Kuflick, et alia, test whether an e-mail filter based on personally designed rules will be as effective as one whose rules are designed to reflect the average user in a specified group of users. Using a prototype filtering system ten subjects were interviewed to construct their own personal rules and were also assigned to one of four predefined rule sets generated by cluster analysis from 40 interviews using the same instrument with like subjects. Assignment was based upon social parameters such as education, profession, and computer knowledge level in the data gathered.  The rules led to assignment of a relevance number in the range 1 to 7 to each message based upon the participant chosen values of goal, length, and history parameters of the message.  A set of e-mail messages was then supplied to the 10 subjects who ranked them as to relevance. Pearson coefficients between personal rule ranks and user ranks are consistently lower than the correlations between user ranks and the stereotype ranks but in only three cases significantly so. 
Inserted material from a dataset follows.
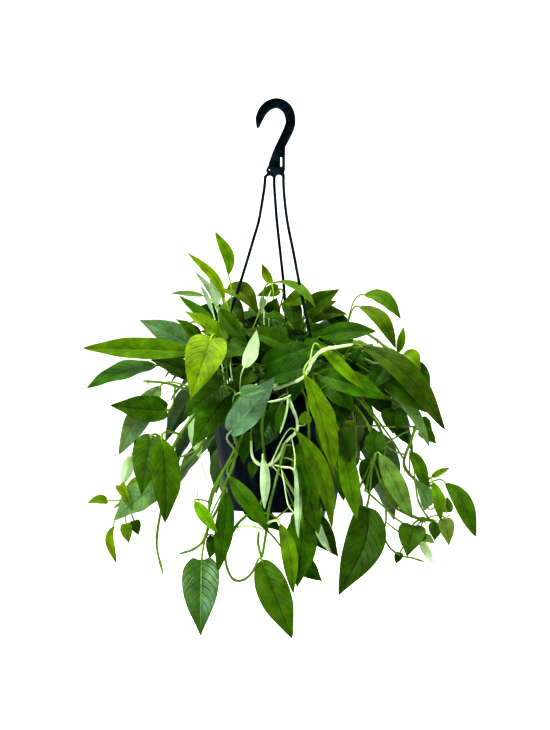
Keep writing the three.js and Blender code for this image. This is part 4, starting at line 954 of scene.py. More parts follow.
def stem_places(points):
    """The places of the solid stem's rings, with their share of its curve."""
    spans = len(points) - 1
    places = [(points[0], 0), (points[1], 1 / spans)]
    for i in range(1, spans):
        steps = max(1, math.floor(np.linalg.norm(points[i + 1] - points[i]) / STEM_STEP + 0.5))
        for j in range(1, steps + 1):
            share = (i + j / steps) / spans
            places.append((curve_point(points, share), share))
    return places


def petiole_share(places, base, length):
    """The share of the stem's curve that a petiole springs from."""
    wanted = min(max(length * PETIOLE_SHARE, SHORTEST_PETIOLE), LONGEST_PETIOLE)
    best = math.inf
    share = None
    for (first, start), (second, end) in list(zip(places, places[1:]))[2:]:
        miss = abs(np.linalg.norm((first + second) / 2 - base) - wanted)
        if miss < best:
            best = miss
            share = (start + end) / 2
    return share


def routed(radius, angle, points):
    surface = mix_height(radius)
    foot = [round_pot(radius, angle, surface + rise) for rise in (-STEM_DEPTH, STEM_RISE)]
    return [*foot, *points]


def table_leaf(row, moves):
    across, down, tip_across, tip_down, depth, tip_depth, width, roll, arch, fold, tone, *more = row
    bend = more[0] if more else 0
    root = more[1] if len(more) > 1 else None
    base = seen(across, down, depth + moves[0])
    tip = seen(tip_across, tip_down, tip_depth + moves[1])
    return {
        "base": base, "tip": tip + (base - tip) * (1 - moves[2]), "facing": np.array([0, -0.8, 0.6]),
        "width": width * moves[2], "roll": roll, "arch": arch, "fold": fold, "tone": tone,
        "bend": bend, "root": root,
    }


def back_leaf(row, moves):
    base = row["base"] - row["out"] * moves[0]
    tip = row["tip"] - row["out"] * moves[1]
    return {
        **row, "base": base, "tip": tip + (base - tip) * (1 - moves[2]),
        "facing": row["out"] * 0.8 + UP * 0.6, "width": row["width"] * moves[2], "bend": 0,
        "root": None,
    }


def kept_leaf(row, leaf_of, corners):
    """The leaf at the place where the solid stem has it, or None where it has none."""
    leaves = [leaf_of(row, moves) for moves in MOVES]
    misses = [np.min(np.linalg.norm(corners - leaf["tip"], axis=1)) for leaf in leaves]
    best = int(np.argmin(misses))
    return leaves[best] if misses[best] < TIP_MATCH else None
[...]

Self-citation and Self-reference: Credibility and Promotion in Academic Publication
Ken Hyland
Published Online: 8 Jan 2003

Hyland examines self referencing practices by analyzing their textual uses in 240 randomly chosen research papers and 800 abstracts across 80 expert selected journals from 1997 and 1998 in eight disciplines, as a key to their author's assumptions as to their own role in the research process and to the practices of their disciplines. Scanned texts produced a corpus of nearly 1.5 million words which was searched using WordPilot for first person pronouns and all mentions of an author's previous work. There were 6,689 instances of self reference in the papers and 459 in the abstracts; on the average 28 cases per paper, 17% of which were self citations. There was one self mention in every two abstracts. Nearly 70% of self reference and mention occurred in humanities and social science papers, but biologists employed the most self citation overall and 12% of hard science citations were found to be self citations. Interviews indicated that self citation was deemed important in establishing authority by fitting oneself into the research framework. Self mention arises in four main contexts: stating the goal or the structure of the paper, explaining a procedure, stating results or a claim, and elaborating an argument.
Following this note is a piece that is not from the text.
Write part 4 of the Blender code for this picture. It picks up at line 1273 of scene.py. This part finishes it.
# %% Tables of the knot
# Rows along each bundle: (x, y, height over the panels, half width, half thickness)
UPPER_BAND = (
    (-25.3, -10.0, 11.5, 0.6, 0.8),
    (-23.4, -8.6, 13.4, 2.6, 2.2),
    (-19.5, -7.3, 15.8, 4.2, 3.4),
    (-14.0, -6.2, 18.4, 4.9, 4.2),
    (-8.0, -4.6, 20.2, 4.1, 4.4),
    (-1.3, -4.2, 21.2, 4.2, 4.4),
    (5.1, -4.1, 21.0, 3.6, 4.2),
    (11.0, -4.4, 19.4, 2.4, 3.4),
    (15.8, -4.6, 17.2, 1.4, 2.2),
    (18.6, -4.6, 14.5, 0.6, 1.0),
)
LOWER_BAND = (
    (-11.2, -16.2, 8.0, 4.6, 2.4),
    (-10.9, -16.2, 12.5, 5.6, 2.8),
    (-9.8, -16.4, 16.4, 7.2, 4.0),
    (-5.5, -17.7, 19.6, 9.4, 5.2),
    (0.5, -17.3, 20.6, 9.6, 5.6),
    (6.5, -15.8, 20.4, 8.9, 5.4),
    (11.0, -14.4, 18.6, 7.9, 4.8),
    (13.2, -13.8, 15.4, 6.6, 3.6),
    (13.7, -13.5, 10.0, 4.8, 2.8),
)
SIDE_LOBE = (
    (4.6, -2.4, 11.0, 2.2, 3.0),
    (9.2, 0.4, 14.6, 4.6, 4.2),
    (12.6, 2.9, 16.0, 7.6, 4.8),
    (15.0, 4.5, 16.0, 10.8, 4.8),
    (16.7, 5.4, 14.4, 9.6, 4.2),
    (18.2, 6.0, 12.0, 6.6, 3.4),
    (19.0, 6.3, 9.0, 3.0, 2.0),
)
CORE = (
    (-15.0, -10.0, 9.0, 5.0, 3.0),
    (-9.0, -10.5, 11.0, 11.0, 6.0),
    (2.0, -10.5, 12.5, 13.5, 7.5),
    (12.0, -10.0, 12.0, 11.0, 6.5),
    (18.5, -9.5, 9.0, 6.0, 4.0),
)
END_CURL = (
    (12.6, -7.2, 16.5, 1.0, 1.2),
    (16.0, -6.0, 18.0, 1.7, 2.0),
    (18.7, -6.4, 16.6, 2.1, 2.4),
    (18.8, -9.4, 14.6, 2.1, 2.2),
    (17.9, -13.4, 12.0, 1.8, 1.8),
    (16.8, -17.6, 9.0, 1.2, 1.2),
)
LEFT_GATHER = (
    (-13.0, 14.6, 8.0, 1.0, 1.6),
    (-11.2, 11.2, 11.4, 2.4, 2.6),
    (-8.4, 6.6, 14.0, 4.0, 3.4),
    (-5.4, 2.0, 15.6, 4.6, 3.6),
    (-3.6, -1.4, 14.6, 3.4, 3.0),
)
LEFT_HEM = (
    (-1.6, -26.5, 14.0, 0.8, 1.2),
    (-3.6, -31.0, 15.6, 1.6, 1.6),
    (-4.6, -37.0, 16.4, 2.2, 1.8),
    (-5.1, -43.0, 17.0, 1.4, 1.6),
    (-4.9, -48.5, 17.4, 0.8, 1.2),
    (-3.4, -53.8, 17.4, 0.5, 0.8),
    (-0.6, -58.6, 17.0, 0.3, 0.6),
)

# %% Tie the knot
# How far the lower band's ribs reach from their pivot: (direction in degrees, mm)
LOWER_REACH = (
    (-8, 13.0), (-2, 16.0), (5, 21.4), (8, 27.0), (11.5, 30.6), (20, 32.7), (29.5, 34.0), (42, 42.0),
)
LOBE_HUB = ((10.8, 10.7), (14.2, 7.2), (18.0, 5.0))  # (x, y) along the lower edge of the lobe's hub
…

from Here to Obscurity?: Media Substitution Theory and Traditional Media in an On-line World
Barbara K. Kaye, Thomas J. Johnson
Published Online: 8 Jan 2003

Kaye and Johnson are interested in the effect of interaction with the Internet on time spent with more traditional media by persons with a strong interest in politics, a topic on which previous research has provided conflicting results.  They posted a survey on the Web requesting respondents from within the United States which was advertised in politically oriented newsgroups, political chat rooms, politically oriented web sites, and posted on 40 search services and which collected data from the responding convenience sample of 442 in 2000 and 307 in 1996. Respondents were asked about change in their time spent with traditional media, as well as their trust in government, self efficacy, interest in politics, reliance on traditional sources, reliance on the web, other internet based electronic information sources, and their demographic characteristics.  Over the time period female respondents increased from one quarter to one third. The average age increased by 10.8 years, and those reporting a high level of trust in government increased from 11.9% to 35.2%. Reported high self efficacy rose from 44.7% to 74%. Internet users are spending significantly less time reading news magazines in the second survey, and while the difference in television viewing is not significantly different, the decrease in radio listening for political information is.  Respondents also report spending significantly less time talking about politics in 2000. About one half the respondents report spending less time with traditional media while the other half claim the internet has not effected their use of these sources.